**Written task:** In the data, extract each line that holds the string "None".

-- start of Records supplied --

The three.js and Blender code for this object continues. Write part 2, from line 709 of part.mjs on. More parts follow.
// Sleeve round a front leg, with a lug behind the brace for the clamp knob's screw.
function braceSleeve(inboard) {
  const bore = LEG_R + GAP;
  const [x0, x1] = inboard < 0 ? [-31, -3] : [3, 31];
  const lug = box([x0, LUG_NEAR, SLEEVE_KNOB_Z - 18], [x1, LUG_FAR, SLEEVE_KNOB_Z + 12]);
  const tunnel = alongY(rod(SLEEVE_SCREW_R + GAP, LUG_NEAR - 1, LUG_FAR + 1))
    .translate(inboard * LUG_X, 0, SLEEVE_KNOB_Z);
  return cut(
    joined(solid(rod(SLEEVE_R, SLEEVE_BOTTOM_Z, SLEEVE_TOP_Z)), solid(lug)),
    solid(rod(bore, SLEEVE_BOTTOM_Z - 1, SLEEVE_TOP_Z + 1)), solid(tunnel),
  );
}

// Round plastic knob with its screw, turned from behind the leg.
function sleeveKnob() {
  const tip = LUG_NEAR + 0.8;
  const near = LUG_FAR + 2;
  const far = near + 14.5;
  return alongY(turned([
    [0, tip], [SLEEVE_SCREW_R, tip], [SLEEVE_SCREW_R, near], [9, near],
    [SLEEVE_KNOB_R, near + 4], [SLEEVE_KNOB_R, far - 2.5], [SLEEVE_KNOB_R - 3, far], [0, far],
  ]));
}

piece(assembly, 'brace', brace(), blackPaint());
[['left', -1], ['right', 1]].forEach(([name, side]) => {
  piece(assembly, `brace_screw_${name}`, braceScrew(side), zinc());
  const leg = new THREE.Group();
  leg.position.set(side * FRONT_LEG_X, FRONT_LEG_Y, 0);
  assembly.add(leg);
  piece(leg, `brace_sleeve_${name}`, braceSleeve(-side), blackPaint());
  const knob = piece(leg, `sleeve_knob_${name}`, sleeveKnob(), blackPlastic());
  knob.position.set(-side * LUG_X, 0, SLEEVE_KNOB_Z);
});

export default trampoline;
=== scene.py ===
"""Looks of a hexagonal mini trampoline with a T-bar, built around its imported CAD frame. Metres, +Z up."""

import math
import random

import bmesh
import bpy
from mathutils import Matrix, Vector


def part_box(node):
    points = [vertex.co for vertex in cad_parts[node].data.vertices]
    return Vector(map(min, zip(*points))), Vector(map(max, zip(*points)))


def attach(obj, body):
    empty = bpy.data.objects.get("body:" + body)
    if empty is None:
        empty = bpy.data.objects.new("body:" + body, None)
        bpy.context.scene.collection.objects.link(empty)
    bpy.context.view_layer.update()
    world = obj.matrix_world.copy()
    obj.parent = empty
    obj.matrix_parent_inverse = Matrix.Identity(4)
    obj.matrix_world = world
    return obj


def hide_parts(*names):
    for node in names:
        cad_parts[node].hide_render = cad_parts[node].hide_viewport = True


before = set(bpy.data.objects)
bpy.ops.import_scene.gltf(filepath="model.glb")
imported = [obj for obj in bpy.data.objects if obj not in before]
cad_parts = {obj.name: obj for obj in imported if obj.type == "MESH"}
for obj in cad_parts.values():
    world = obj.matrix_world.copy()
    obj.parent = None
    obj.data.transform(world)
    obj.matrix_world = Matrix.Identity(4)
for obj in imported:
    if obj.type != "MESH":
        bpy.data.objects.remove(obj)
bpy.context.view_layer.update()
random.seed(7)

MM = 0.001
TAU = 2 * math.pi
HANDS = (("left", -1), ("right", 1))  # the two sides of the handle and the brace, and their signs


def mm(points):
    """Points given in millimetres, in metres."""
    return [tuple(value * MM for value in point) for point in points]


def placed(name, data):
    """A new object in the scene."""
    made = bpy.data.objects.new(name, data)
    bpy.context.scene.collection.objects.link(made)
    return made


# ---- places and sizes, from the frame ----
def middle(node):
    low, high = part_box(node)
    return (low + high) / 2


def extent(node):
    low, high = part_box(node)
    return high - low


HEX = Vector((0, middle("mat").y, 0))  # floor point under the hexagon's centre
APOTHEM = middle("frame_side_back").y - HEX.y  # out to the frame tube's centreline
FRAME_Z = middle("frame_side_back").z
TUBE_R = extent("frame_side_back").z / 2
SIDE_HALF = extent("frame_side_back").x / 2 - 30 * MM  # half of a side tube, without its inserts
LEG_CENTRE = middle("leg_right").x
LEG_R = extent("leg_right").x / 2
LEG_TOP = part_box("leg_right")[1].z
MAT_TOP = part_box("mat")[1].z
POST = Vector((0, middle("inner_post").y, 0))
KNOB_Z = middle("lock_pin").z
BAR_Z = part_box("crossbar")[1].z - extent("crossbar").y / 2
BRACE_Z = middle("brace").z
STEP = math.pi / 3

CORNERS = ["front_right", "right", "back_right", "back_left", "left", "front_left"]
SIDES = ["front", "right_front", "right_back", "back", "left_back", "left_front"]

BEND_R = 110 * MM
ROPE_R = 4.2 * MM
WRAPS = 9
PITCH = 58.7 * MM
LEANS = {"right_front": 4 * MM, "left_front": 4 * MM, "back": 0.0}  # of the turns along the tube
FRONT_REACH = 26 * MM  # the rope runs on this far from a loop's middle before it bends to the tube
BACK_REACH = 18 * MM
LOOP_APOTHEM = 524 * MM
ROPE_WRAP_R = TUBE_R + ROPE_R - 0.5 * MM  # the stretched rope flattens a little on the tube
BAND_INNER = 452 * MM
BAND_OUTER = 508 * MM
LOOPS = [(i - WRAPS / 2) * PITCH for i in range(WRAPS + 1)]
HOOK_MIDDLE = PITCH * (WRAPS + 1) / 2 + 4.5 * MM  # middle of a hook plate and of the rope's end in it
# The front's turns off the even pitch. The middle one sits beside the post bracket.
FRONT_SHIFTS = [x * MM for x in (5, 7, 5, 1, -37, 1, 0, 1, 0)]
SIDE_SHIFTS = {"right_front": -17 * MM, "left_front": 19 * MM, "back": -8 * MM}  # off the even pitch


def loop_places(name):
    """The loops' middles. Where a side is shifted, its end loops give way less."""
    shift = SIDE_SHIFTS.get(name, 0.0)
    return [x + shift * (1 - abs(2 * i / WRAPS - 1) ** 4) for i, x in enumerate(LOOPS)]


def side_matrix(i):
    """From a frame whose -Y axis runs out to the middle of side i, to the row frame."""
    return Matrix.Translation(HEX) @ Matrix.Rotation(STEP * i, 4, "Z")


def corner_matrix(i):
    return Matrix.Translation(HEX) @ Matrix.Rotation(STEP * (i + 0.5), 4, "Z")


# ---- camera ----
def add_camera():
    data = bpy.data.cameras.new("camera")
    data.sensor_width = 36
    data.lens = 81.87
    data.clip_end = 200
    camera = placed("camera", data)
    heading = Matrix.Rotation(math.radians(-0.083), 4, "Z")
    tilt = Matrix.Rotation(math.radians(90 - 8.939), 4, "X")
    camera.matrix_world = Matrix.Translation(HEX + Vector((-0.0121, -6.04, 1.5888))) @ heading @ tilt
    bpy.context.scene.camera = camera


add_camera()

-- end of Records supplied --
-- start of Records supplied --

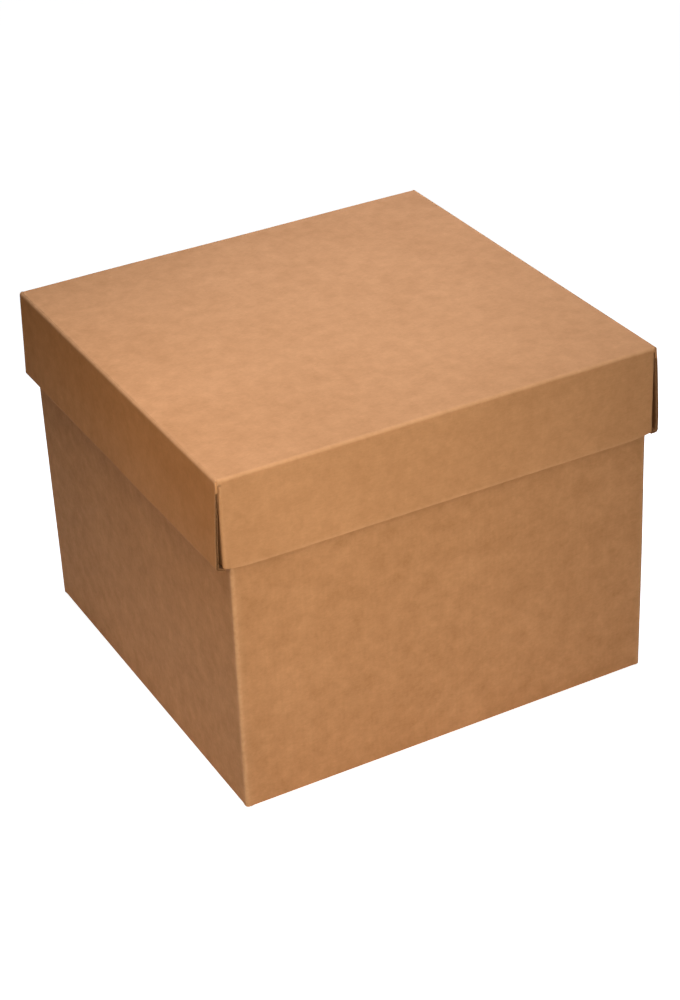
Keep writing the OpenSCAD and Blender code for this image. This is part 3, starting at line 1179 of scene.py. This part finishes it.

-- end of Records supplied --

**Result of the exercise:**
    if empty is None:
        empty = bpy.data.objects.new("body:" + body, None)
    obj.parent = None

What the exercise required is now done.